■ **Short task**
Reproduce exactly the lines below from the one containing "const stand = new THREE.Group();" through the one containing "if empty is", including both, and nothing else.

= = = = =

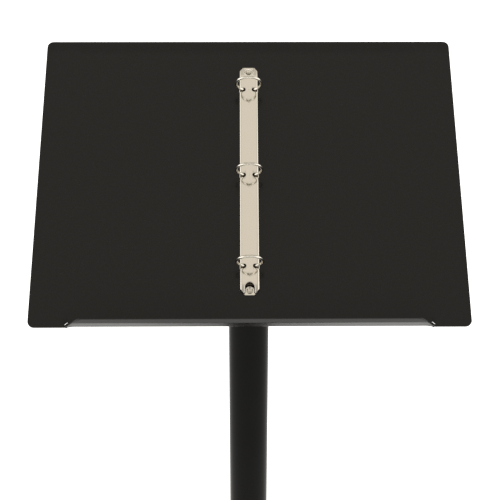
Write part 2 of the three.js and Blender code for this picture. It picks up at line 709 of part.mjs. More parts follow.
function addBracket(desk) {
  desk.add(pieceMesh('desk_bracket', deskBracket(), 'powderCoat'));
  const places = [['lower_left', -1, -1], ['lower_right', 1, -1], ['upper_left', -1, 1], ['upper_right', 1, 1]];
  for (const [name, x, y] of places) {
    const nut = pieceMesh(`bracket_nut_${name}`, bracketNut(), 'zinc');
    nut.position.set(x * STUD_X, DESK_HEIGHT / 2 + y * STUD_V, -SHEET - BRACKET_SHEET - 2 * GAP);
    desk.add(nut);
  }
}

function addMechanism(desk) {
  const mechanism = new THREE.Group();
  mechanism.position.set(0, MECHANISM_CENTRE, GAP);
  mechanism.add(pieceMesh('ring_cover', ringCover(), 'nickel'));
  for (const [name, end] of [['upper', 1], ['lower', -1]]) {
    const rivet = pieceMesh(`cover_rivet_${name}`, coverRivet(), 'nickel');
    rivet.position.y = end * (COVER_LENGTH / 2 - RIVET_INSET);
    mechanism.add(rivet);
  }
  for (const [name, side] of [['left', -1], ['right', 1]]) {
    mechanism.add(pieceMesh(`${name}_blade`, ringBlade(side), 'nickel'));
    for (const [place, y] of [['top', RING_PLACES[0]], ['middle', RING_PLACES[1]], ['bottom', RING_PLACES[2]]]) {
      const half = pieceMesh(`${name}_ring_${place}`, ringHalf(side), 'nickel');
      half.position.y = y;
      mechanism.add(half);
    }
  }
  desk.add(mechanism);
}

function addDesk(stand) {
  const desk = new THREE.Group();
  const slope = DESK_SLOPE * DEG;
  const up = new THREE.Vector3(0, Math.cos(slope), Math.sin(slope));
  const front = new THREE.Vector3(0, -Math.sin(slope), Math.cos(slope));
  desk.position.set(0, 0, PIVOT_HEIGHT);
  desk.position.addScaledVector(front, PIVOT_DEPTH).addScaledVector(up, -DESK_HEIGHT / 2);
  desk.rotation.x = slope;
  desk.add(pieceMesh('desk_panel', deskPanel(), 'powderCoat'));
  addBracket(desk);
  addTiltJoint(desk);
  addMechanism(desk);
  stand.add(desk);
}

const stand = new THREE.Group();
addBase(stand);
addHeightClamp(stand);
addUpperColumn(stand);
addDesk(stand);

export default stand;
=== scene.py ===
"""Looks of a floor-standing display desk for ring-bound pages.

A folded black steel desk with a nickel ring mechanism stands on a telescoping round column
with a weighted disc base. Every surface is worked out with numpy, in millimetres in the frame of
its own sub-assembly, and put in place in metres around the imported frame.
"""

import logging
import math
from dataclasses import dataclass, field
from enum import Enum

import bmesh
import bpy
import numpy as np
from mathutils import Matrix, Vector


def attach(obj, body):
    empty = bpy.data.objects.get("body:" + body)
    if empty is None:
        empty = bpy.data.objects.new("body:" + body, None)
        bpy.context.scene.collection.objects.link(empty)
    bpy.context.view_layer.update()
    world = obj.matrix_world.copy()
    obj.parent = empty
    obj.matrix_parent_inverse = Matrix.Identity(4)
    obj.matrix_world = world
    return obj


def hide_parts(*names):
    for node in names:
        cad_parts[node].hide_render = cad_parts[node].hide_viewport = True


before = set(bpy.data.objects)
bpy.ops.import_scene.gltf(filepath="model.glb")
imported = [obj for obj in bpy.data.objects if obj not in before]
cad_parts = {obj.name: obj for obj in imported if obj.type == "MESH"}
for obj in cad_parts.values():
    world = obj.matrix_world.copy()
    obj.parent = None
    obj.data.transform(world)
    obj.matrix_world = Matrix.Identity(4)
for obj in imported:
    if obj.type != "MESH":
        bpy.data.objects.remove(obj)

logging.basicConfig(level=logging.INFO, format="%(name)s: %(message)s")
LOG = logging.getLogger("display_desk")

MM = 0.001
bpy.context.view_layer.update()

Array = np.ndarray
Profile = list[tuple[float, float, float]]


class Body(Enum):
    """Rigid bodies of the frame that pieces ride on."""

    BASE = "base"
    HEIGHT_KNOB = "height_knob"
    UPPER_COLUMN = "upper_column"
    DESK = "desk"
    TILT_KNOB = "tilt_knob"
    LEFT_RINGS = "left_rings"
    RIGHT_RINGS = "right_rings"


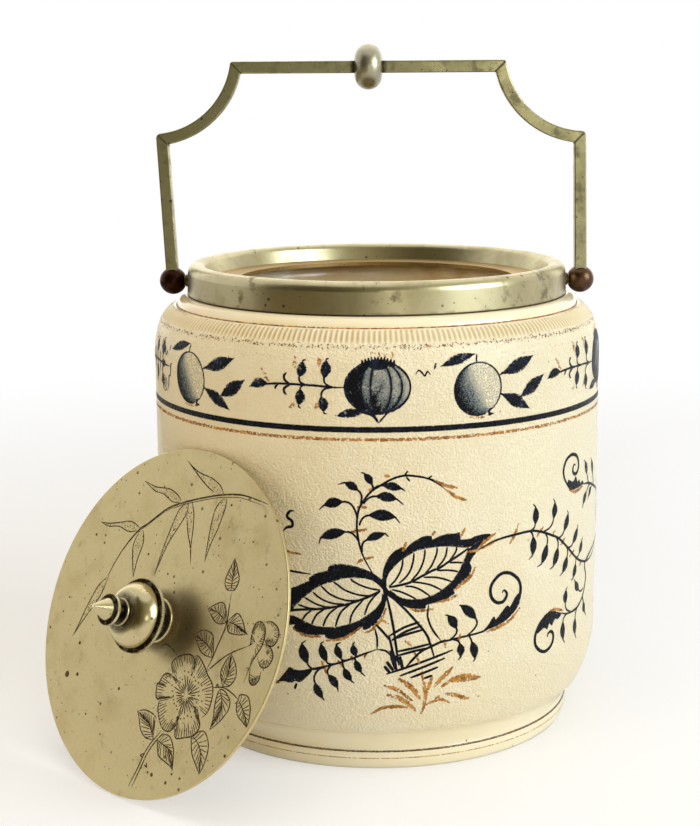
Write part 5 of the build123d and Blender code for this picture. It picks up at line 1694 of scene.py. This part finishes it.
def shell(turns, lifts):
    """Part of a sphere round the jar: room radius times (sin a cos b, -cos a cos b, sin b)."""
    turn, lift = np.meshgrid(np.radians(np.linspace(*turns, room_columns)),
                             np.radians(np.linspace(*lifts, room_rows)), indexing="ij")
    points = room_radius * np.stack(
        [np.sin(turn) * np.cos(lift), -np.cos(turn) * np.cos(lift), np.sin(lift)], axis=2)
    corner = np.arange(room_columns * room_rows).reshape(room_columns, room_rows)
    faces = np.stack([corner[:-1, :-1], corner[1:, :-1], corner[1:, 1:], corner[:-1, 1:]], axis=2)
    return points.reshape(-1, 3), faces.reshape(-1, 4)


wall_white, window_white = shade(255, 252, 244), shade(255, 252, 235)
reflected("room", *shell((-76, 100), (-15, 62)), room_light)
reflected("bright_wall", *shell((132, 225), (2, 82)), lambda tree, where: wall_white, 1.6)
window_left, window_right, window_foot, window_head, window_away = 0.07, 0.24, 0.165, 0.3, -0.75
window_corners = [
    (window_left, window_away, window_foot), (window_right, window_away, window_foot),
    (window_right, window_away, window_head), (window_left, window_away, window_head),
]
reflected("window_strip", window_corners, [(0, 1, 2, 3)], lambda tree, where: window_white, 3.4)
table_height = 0.002
table_outline = ((-1.5, -1.3), (-0.04, -1.3), (-0.04, -0.45), (-0.3, -0.2), (-0.3, 0.9), (-1.5, 0.9))
table_corners = [(x, y, table_height) for x, y in table_outline]
reflected("dark_table", table_corners, [range(len(table_corners))], table_light)

# --- Camera ---------------------------------------------------------------------------------------
# Slightly above the jar and square on, close enough for the mouth to open towards the viewer.

camera_place = Vector((0, -0.56655, 0.20992))
pitch, yaw, roll = 0.1934, -0.0157, -0.0069
ahead = Vector((math.sin(yaw) * math.cos(pitch), math.cos(yaw) * math.cos(pitch), -math.sin(pitch)))
level_right = Vector((math.cos(yaw), -math.sin(yaw), 0))
level_up = level_right.cross(ahead)
right = math.cos(roll) * level_right + math.sin(roll) * level_up
upward = -math.sin(roll) * level_right + math.cos(roll) * level_up
camera_data = bpy.data.cameras.new("camera")
camera_data.sensor_fit, camera_data.sensor_height, camera_data.lens = "VERTICAL", 36.0, 75.96
camera_data.clip_start = 0.01
camera = bpy.data.objects.new("camera", camera_data)
camera.matrix_world = Matrix.Translation(camera_place) @ Matrix(
    (right, upward, -ahead)).transposed().to_4x4()
bpy.context.scene.collection.objects.link(camera)
bpy.context.scene.camera = camera
bpy.context.scene.view_settings.view_transform = "Standard"
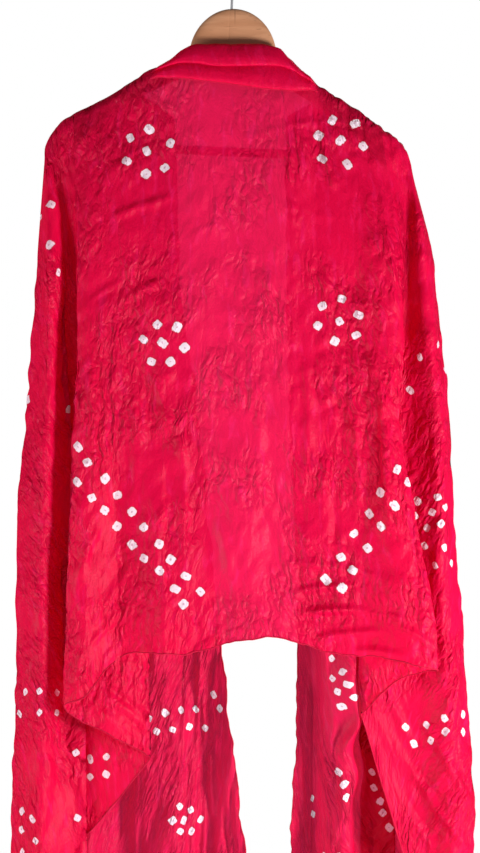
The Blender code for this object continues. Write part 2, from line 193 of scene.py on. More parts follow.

= = = = =

■ **Answer to this exercise**
const stand = new THREE.Group();
addBase(stand);
addHeightClamp(stand);
addUpperColumn(stand);
addDesk(stand);

export default stand;
=== scene.py ===
"""Looks of a floor-standing display desk for ring-bound pages.

A folded black steel desk with a nickel ring mechanism stands on a telescoping round column
with a weighted disc base. Every surface is worked out with numpy, in millimetres in the frame of
its own sub-assembly, and put in place in metres around the imported frame.
"""

import logging
import math
from dataclasses import dataclass, field
from enum import Enum

import bmesh
import bpy
import numpy as np
from mathutils import Matrix, Vector


def attach(obj, body):
    empty = bpy.data.objects.get("body:" + body)
    if empty is None:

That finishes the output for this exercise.